Article: A longirostrine Temnodontosaurus (Ichthyosauria) with comments on Early Jurassic ichthyosaur niche partitioning and disparity
Jeremy E. Martin, Valentin Fischer, Peggy Vincent and Guillaume Suan
We describe an almost complete ichthyosaur skeleton from the middle Toarcian (Lower Jurassic) of the Beaujolais foothills near Lyon, France, and assign it to Temnodontosaurus azerguensis sp. nov. This new species exhibits cranial peculiarities such as a thin, elongated and possibly edentulous rostrum, as well as a reduced quadrate. These characters indicate dietary preferences that markedly differ from other species referred to Temnodontosaurus, a genus previously considered as the top predator of the Early Jurassic seas. Despite a conservative postcranial skeleton, we propose that Temnodontosaurus is one of the most ecologically disparate genera of ichthyosaurs, including apex predators and now a soft prey longirostrine hunter.
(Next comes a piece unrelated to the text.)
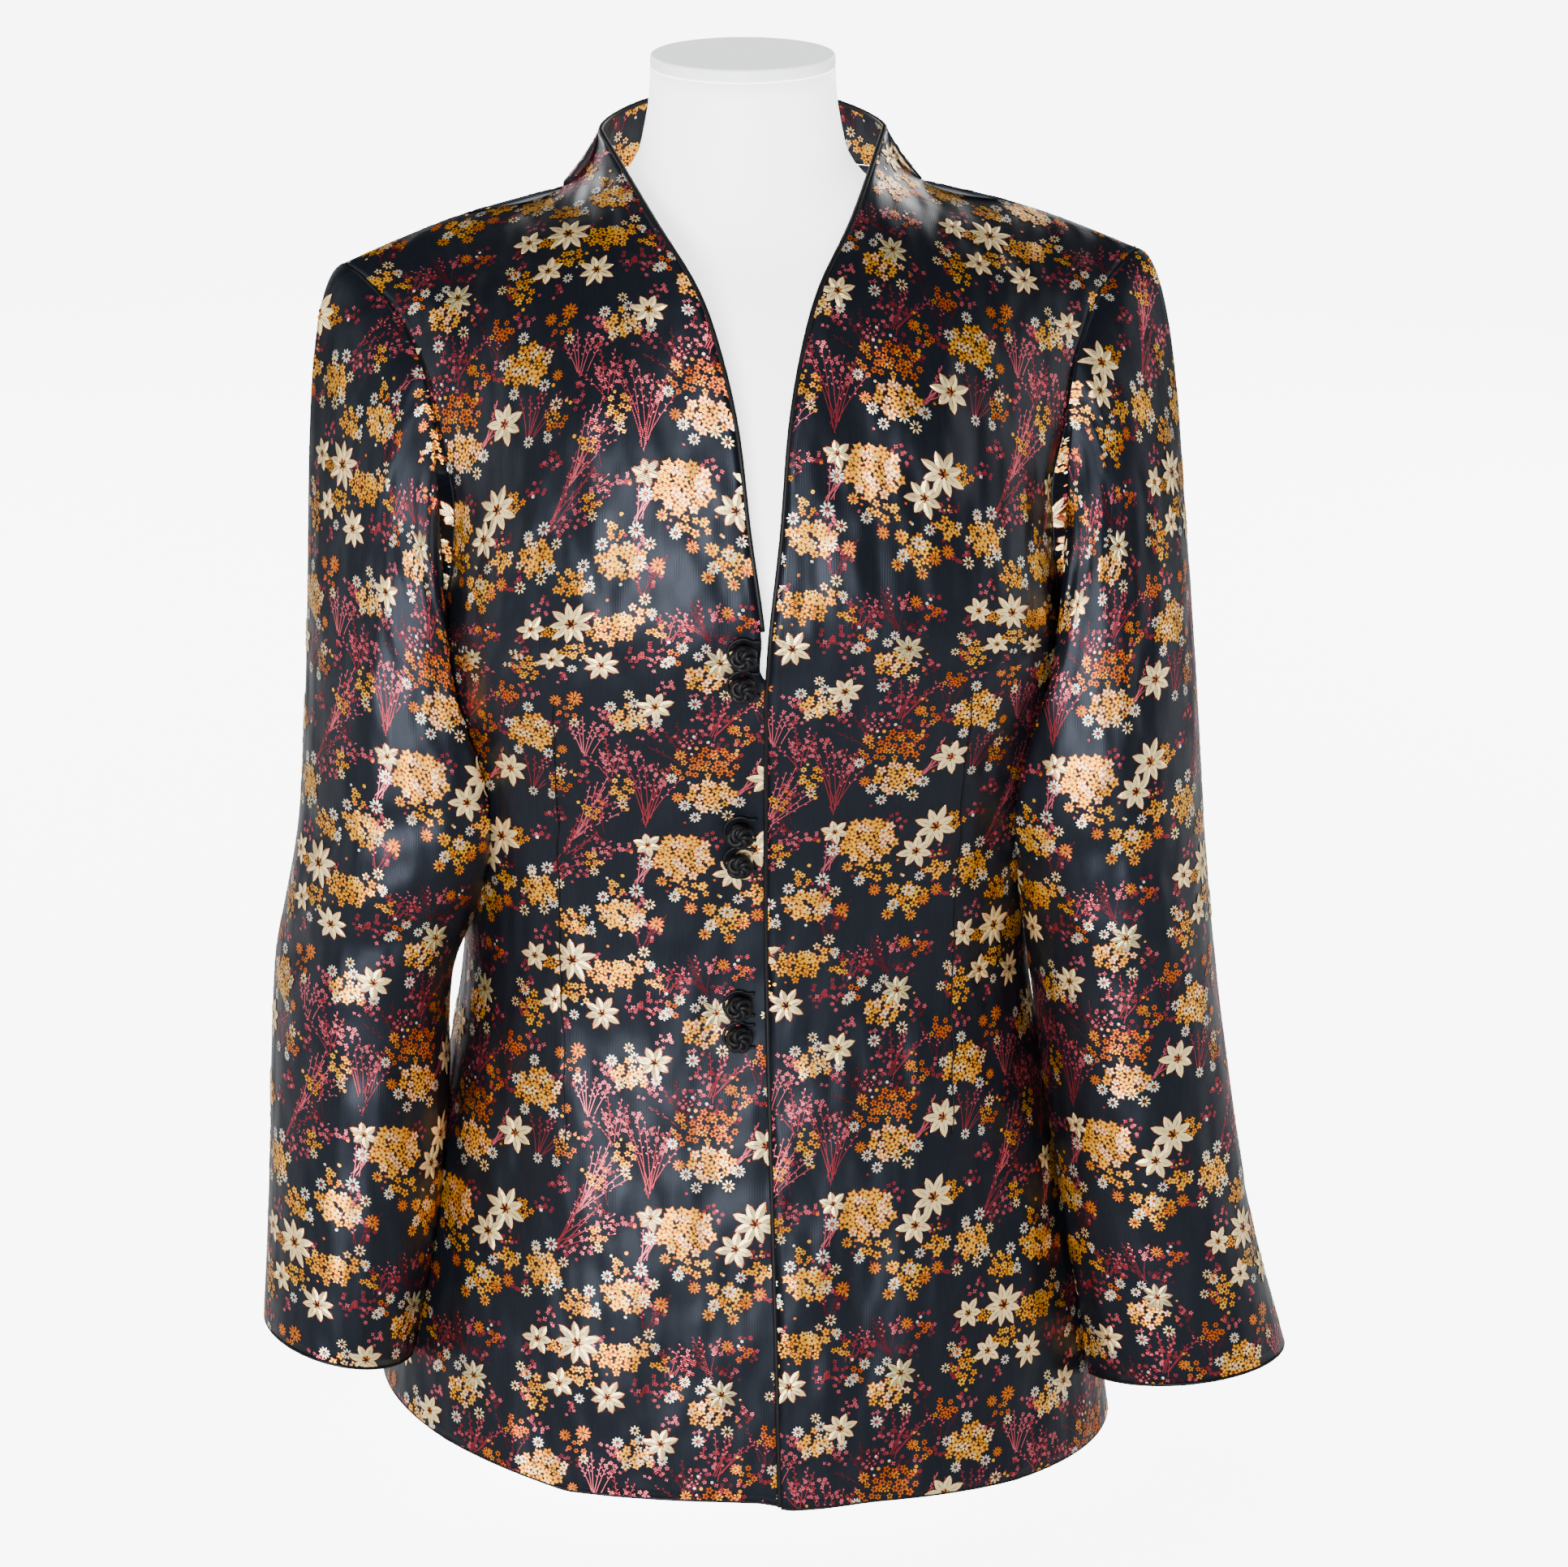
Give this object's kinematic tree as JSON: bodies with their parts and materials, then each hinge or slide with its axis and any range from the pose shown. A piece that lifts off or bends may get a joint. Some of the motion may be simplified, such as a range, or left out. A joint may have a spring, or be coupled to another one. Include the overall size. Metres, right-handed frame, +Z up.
{
  "type": "tang jacket on a dress form",
  "caption": "Woman's black floral brocade tang jacket with a stand collar, V neck and three pairs of knot buttons, on a limbless white dress form.",
  "frame": {"origin": "centre of the dress form's flat base, under its neck", "axes": "+Z up along the neck, -Y towards the jacket's front, +X towards the wearer's left"},
  "size_m": [0.5267, 0.2675, 0.733],
  "materials": {
    "brocade": "woven silk and rayon satin with a floral brocade",
    "satin": "satin",
    "form": "smooth white",
    "neck_cap": "smooth pale grey"
  },
  "bodies": {
    "root": {"front_left": "brocade", "front_right": "brocade", "back": "brocade", "back_collar": "brocade", "sleeve_left": "brocade", "sleeve_right": "brocade", "front_piping": "satin", "hem_piping": "satin", "cuff_piping_left": "satin", "cuff_piping_right": "satin", "knot_button_1": "satin", "knot_button_2": "satin", "knot_button_3": "satin", "knot_button_4": "satin", "knot_button_5": "satin", "knot_button_6": "satin", "button_loop_1": "satin", "button_loop_2": "satin", "button_loop_3": "satin", "button_loop_4": "satin", "button_loop_5": "satin", "button_loop_6": "satin", "form_torso": "form", "form_neck_cap": "neck_cap"}
  },
  "joints": []
}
Ammonites collected from the same stratigraphic level as the described specimen indicate that the new species is somewhat younger (bifrons ammonite zone) than the most known Toarcian ichthyosaurs and therefore slightly postdates the interval of severe environmental changes and marine invertebrate extinctions known as the Toarcian Oceanic Anoxic Event. The present study therefore raises the question of whether postcrisis recovery of vertebrate faunas, including the radiation of Temnodontosaurus into a new ecological niche, may have been a consequence of marine ecosystem reorganization across this event.